▸ Provided material
>>>>
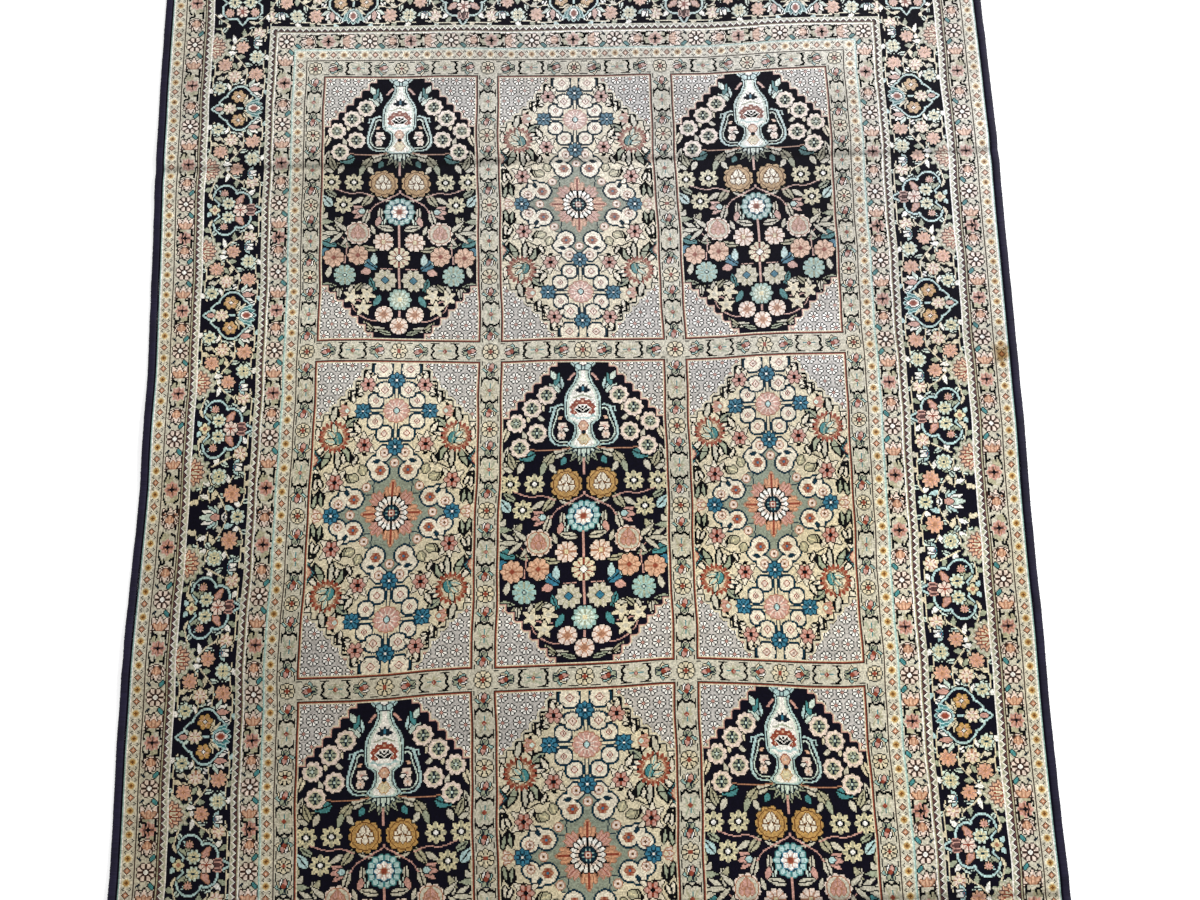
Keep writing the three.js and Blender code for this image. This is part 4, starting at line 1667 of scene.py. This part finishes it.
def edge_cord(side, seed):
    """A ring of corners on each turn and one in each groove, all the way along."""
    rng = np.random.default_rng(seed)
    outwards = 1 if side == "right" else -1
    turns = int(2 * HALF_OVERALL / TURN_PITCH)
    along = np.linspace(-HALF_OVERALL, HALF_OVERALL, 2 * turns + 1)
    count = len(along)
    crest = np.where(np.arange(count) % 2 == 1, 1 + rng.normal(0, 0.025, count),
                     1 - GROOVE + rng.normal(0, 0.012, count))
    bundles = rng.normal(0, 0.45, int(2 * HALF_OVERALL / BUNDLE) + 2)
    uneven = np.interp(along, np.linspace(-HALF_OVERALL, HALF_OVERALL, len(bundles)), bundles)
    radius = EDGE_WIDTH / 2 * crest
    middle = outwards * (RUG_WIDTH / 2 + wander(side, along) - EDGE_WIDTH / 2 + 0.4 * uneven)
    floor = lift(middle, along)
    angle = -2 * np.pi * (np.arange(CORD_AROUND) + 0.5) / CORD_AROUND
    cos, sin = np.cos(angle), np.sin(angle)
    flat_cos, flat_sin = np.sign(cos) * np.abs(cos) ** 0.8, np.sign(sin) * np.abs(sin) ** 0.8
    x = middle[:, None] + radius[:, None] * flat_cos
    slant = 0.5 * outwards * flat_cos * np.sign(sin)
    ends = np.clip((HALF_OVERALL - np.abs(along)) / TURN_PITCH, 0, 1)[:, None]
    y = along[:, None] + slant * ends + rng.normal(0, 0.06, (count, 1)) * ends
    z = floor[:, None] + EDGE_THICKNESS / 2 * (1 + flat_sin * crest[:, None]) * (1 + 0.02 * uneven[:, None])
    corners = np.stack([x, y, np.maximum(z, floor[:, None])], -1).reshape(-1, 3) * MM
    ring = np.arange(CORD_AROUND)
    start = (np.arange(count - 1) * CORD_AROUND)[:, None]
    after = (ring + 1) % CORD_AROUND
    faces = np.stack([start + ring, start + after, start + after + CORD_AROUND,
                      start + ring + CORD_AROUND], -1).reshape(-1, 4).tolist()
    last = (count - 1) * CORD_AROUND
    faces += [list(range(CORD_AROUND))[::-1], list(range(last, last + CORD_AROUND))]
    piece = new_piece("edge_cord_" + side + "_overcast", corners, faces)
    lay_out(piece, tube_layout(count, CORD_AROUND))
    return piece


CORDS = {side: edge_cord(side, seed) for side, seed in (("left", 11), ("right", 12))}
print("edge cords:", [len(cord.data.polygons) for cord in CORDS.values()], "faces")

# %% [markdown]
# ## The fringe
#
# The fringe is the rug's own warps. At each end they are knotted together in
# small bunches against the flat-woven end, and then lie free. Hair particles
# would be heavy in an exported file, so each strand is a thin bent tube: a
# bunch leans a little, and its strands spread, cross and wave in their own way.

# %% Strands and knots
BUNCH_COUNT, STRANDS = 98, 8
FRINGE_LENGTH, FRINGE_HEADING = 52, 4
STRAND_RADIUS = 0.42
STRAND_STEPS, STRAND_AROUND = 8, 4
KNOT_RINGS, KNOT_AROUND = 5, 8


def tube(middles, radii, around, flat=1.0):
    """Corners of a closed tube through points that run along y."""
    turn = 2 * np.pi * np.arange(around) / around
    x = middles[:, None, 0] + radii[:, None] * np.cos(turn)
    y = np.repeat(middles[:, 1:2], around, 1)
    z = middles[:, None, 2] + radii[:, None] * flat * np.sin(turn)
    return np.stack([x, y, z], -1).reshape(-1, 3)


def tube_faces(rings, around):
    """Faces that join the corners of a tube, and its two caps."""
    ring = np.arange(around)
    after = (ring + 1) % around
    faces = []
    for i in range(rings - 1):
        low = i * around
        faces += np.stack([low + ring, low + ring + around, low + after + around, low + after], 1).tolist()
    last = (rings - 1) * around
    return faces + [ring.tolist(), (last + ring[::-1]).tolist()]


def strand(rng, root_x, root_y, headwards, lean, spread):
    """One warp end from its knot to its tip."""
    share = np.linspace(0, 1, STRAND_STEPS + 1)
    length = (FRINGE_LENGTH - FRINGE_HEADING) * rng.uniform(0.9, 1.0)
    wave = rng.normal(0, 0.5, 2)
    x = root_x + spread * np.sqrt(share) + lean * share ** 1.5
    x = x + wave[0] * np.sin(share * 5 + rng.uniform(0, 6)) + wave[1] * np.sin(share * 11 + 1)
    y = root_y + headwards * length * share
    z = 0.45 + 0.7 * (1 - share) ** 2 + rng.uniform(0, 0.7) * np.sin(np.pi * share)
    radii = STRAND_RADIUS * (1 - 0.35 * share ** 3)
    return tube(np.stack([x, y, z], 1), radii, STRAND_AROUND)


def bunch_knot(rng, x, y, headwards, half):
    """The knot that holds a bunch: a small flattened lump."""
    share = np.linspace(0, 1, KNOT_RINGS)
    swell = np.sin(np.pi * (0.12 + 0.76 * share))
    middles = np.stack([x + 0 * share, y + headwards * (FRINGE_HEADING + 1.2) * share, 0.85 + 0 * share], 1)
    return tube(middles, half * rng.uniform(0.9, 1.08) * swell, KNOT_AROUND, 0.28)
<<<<
▸ Exercise brief
Reproduce the material exactly, with every line intact.

▸ Answer to this task
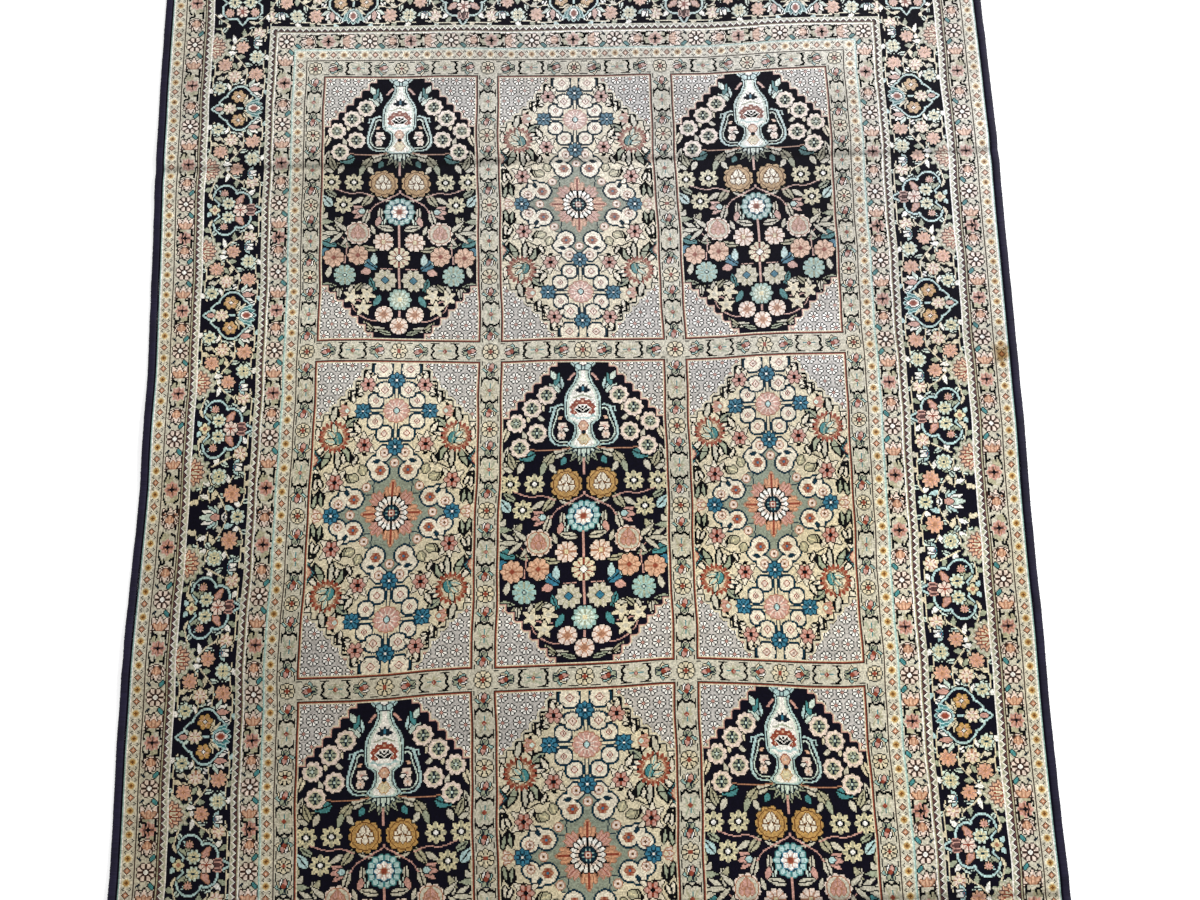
Keep writing the three.js and Blender code for this image. This is part 4, starting at line 1667 of scene.py. This part finishes it.
def edge_cord(side, seed):
    """A ring of corners on each turn and one in each groove, all the way along."""
    rng = np.random.default_rng(seed)
    outwards = 1 if side == "right" else -1
    turns = int(2 * HALF_OVERALL / TURN_PITCH)
    along = np.linspace(-HALF_OVERALL, HALF_OVERALL, 2 * turns + 1)
    count = len(along)
    crest = np.where(np.arange(count) % 2 == 1, 1 + rng.normal(0, 0.025, count),
                     1 - GROOVE + rng.normal(0, 0.012, count))
    bundles = rng.normal(0, 0.45, int(2 * HALF_OVERALL / BUNDLE) + 2)
    uneven = np.interp(along, np.linspace(-HALF_OVERALL, HALF_OVERALL, len(bundles)), bundles)
    radius = EDGE_WIDTH / 2 * crest
    middle = outwards * (RUG_WIDTH / 2 + wander(side, along) - EDGE_WIDTH / 2 + 0.4 * uneven)
    floor = lift(middle, along)
    angle = -2 * np.pi * (np.arange(CORD_AROUND) + 0.5) / CORD_AROUND
    cos, sin = np.cos(angle), np.sin(angle)
    flat_cos, flat_sin = np.sign(cos) * np.abs(cos) ** 0.8, np.sign(sin) * np.abs(sin) ** 0.8
    x = middle[:, None] + radius[:, None] * flat_cos
    slant = 0.5 * outwards * flat_cos * np.sign(sin)
    ends = np.clip((HALF_OVERALL - np.abs(along)) / TURN_PITCH, 0, 1)[:, None]
    y = along[:, None] + slant * ends + rng.normal(0, 0.06, (count, 1)) * ends
    z = floor[:, None] + EDGE_THICKNESS / 2 * (1 + flat_sin * crest[:, None]) * (1 + 0.02 * uneven[:, None])
    corners = np.stack([x, y, np.maximum(z, floor[:, None])], -1).reshape(-1, 3) * MM
    ring = np.arange(CORD_AROUND)
    start = (np.arange(count - 1) * CORD_AROUND)[:, None]
    after = (ring + 1) % CORD_AROUND
    faces = np.stack([start + ring, start + after, start + after + CORD_AROUND,
                      start + ring + CORD_AROUND], -1).reshape(-1, 4).tolist()
    last = (count - 1) * CORD_AROUND
    faces += [list(range(CORD_AROUND))[::-1], list(range(last, last + CORD_AROUND))]
    piece = new_piece("edge_cord_" + side + "_overcast", corners, faces)
    lay_out(piece, tube_layout(count, CORD_AROUND))
    return piece


CORDS = {side: edge_cord(side, seed) for side, seed in (("left", 11), ("right", 12))}
print("edge cords:", [len(cord.data.polygons) for cord in CORDS.values()], "faces")

# %% [markdown]
# ## The fringe
#
# The fringe is the rug's own warps. At each end they are knotted together in
# small bunches against the flat-woven end, and then lie free. Hair particles
# would be heavy in an exported file, so each strand is a thin bent tube: a
# bunch leans a little, and its strands spread, cross and wave in their own way.

# %% Strands and knots
BUNCH_COUNT, STRANDS = 98, 8
FRINGE_LENGTH, FRINGE_HEADING = 52, 4
STRAND_RADIUS = 0.42
STRAND_STEPS, STRAND_AROUND = 8, 4
KNOT_RINGS, KNOT_AROUND = 5, 8


def tube(middles, radii, around, flat=1.0):
    """Corners of a closed tube through points that run along y."""
    turn = 2 * np.pi * np.arange(around) / around
    x = middles[:, None, 0] + radii[:, None] * np.cos(turn)
    y = np.repeat(middles[:, 1:2], around, 1)
    z = middles[:, None, 2] + radii[:, None] * flat * np.sin(turn)
    return np.stack([x, y, z], -1).reshape(-1, 3)


def tube_faces(rings, around):
    """Faces that join the corners of a tube, and its two caps."""
    ring = np.arange(around)
    after = (ring + 1) % around
    faces = []
    for i in range(rings - 1):
        low = i * around
        faces += np.stack([low + ring, low + ring + around, low + after + around, low + after], 1).tolist()
    last = (rings - 1) * around
    return faces + [ring.tolist(), (last + ring[::-1]).tolist()]


def strand(rng, root_x, root_y, headwards, lean, spread):
    """One warp end from its knot to its tip."""
    share = np.linspace(0, 1, STRAND_STEPS + 1)
    length = (FRINGE_LENGTH - FRINGE_HEADING) * rng.uniform(0.9, 1.0)
    wave = rng.normal(0, 0.5, 2)
    x = root_x + spread * np.sqrt(share) + lean * share ** 1.5
    x = x + wave[0] * np.sin(share * 5 + rng.uniform(0, 6)) + wave[1] * np.sin(share * 11 + 1)
    y = root_y + headwards * length * share
    z = 0.45 + 0.7 * (1 - share) ** 2 + rng.uniform(0, 0.7) * np.sin(np.pi * share)
    radii = STRAND_RADIUS * (1 - 0.35 * share ** 3)
    return tube(np.stack([x, y, z], 1), radii, STRAND_AROUND)


def bunch_knot(rng, x, y, headwards, half):
    """The knot that holds a bunch: a small flattened lump."""
    share = np.linspace(0, 1, KNOT_RINGS)
    swell = np.sin(np.pi * (0.12 + 0.76 * share))
    middles = np.stack([x + 0 * share, y + headwards * (FRINGE_HEADING + 1.2) * share, 0.85 + 0 * share], 1)
    return tube(middles, half * rng.uniform(0.9, 1.08) * swell, KNOT_AROUND, 0.28)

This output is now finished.